Desde então, a Boeing trabalha para consertar o software de controle de voo do 737 MAX, que supostamente teve um papel importante nos acidentes. O último acidente foi em março de 2019, na Etiópia, mas a crise permanece sem solução. As crises mais prejudiciais são aquelas em que você permanece preso sem uma resolução clara - pense na Malaysia Airlines quando as notícias da TV a cabo cobriram o voo 370 desaparecido por meses a fio. A Boeing encontra-se em uma situação semelhante, pois não está claro quando seus aviões 737 Max poderão receber a luz verde para voar novamente. E, se voarem, como o mercado reagirá?
Enquanto isso, a mídia escreve histórias da barra lateral sobre o histórico de reclamações de qualidade nas instalações que produzem o 737 Max e se os passageiros confiam no avião quando ele retornar. Empregados da empresa vazaram informações de que a Boeing sabia dos problemas no avião, mas, pela pressa em colocá-lo no mercado, confiou em que os treinamentos corrigiriam eventuais falhas. Além disso, a empresa demorou em reconhecer que os acidentes, a começar pelo primeiro, em novembro de 2018, haviam sido causados por uma falha do equipamento. Nem os pilotos consertaram, nem a empresa resolveu.
O desgaste reputacional da Boeing – que afetou o valor de mercado da empresa, até porque os prejuízos são incalculáveis - não foi superado por outra empresa em 2019, embora muitas tenham enfrentado crises corporativas graves. O desastre da Boeing não é só econômico e empresarial, é um fracasso de PR. A Boeing permitiu que outras pessoas contassem a história sobre o que poderia estar acontecendo com seus aviões e, com isso, acabou perdendo confiança e credibilidade. A empresa parece estar se esquivando, em vez de reconhecer, seu papel nessa situação devastadora. Pouco fica se sabendo sobre o que acontecerá.

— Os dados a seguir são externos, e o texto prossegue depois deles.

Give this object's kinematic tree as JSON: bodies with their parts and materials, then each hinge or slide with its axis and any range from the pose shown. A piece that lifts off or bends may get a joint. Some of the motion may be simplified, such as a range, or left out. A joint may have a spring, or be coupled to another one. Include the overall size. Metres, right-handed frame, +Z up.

As duas cias aéreas que enfrentaram desastres com o 737 MAX - Ethiopean Airlines e Lion Air - são duas empresas que também experimentaram o pior momento de uma corporação entre 2018 e 2019. Houve uma série de crises durante o ano em vários países, principalmente atentados fatais, que vitimaram dezenas de pessoas. Muitos deles, difícil de prever, pela forma inusitada e sorrateira com que os “lobos solitários” atacam. A Boeing tem uma marca forte, mas, mesmo corporações sólidas como a gigante americana, com sede num país capitalista que valoriza a livre iniciativa, a qualidade e a criatividade, podem levar anos para se recuperar de uma crise dessa magnitude.